An autopsy ruled that Nisman’s death was a suicide even though there was no gunpowder residue on his hands. Another autopsy, undertaken at the request of Nisman’s wife, found that there was no muscular spasm in his right hand which would have been necessary to fire the gun. His body also appeared to have been moved after his death.

Video footage released five months later allegedly showed Argentine police tampering with evidence at the scene of Nisman’s death. His computer had also been accessed over 60 times after he died.
 
1. Iraq War Whistle-Blower

In 2003, David Kelly, a weapons inspector for the British government, was thrust into the public spotlight when BBC journalist Andrew Gilligan published their off-the-record conversation revealing that the British government’s investigators had not found any weapons of mass destruction in Iraq, despite the Bush administration’s claims otherwise.

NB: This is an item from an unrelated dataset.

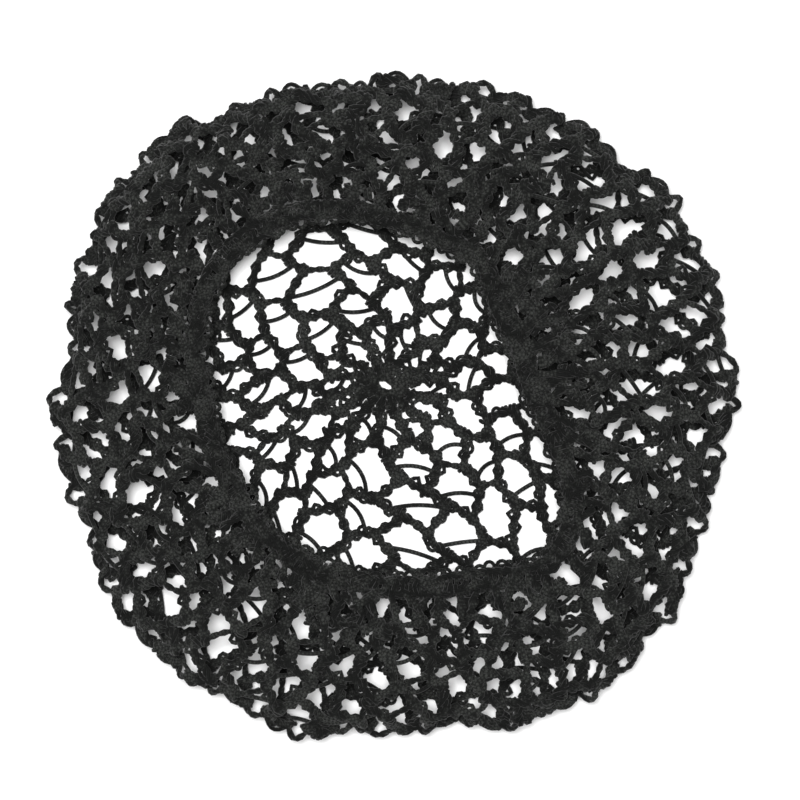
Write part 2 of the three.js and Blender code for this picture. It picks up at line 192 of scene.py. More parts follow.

Unknown to Kelly, the journalist then published the information he had received from Kelly and cited him as the source. The British and American public—if not the world altogether—was outraged at the revelation, which suggested that the Bush administration and the British government were lying about their reasons for invading Iraq.

Kelly was summoned to appear at a committee hearing in British parliament on July 15, 2003. He was rigorously questioned about his conversation with the BBC journalist and why it was revealed to the public. Around the same time, Kelly met with British ambassador David Broucher. Kelly told Broucher that he had promised Iraqi officials that there would be no war if they cooperated but that he would probably be found dead if Iraq were invaded.

Two days after Kelly’s testimony to the British parliament, he was found dead outside his home. He had answered some emails that morning and then left for his morning walk. Kelly’s body was found in a woodlands area about 1.5 kilometers (1 mi) from his home. He had ingested 29 pain pills, and his left wrist was slashed with a knife he had owned since childhood.

An investigation was launched into the suspicious circumstances surrounding his death. The official conclusion was that Kelly had committed suicide. After the announcement, his medical reports were sealed from public view for 70 years.

However, a series of doctors published a rebuttal of the cause of death in The Guardian, arguing that the cuts on Kelly’s wrist would not have resulted in a fatal amount of blood loss. They also claimed that the amount of painkillers that Kelly had ingested were not enough to kill him. As a result, Dr. Andrew Watt told British authorities that he believed Kelly had been murdered.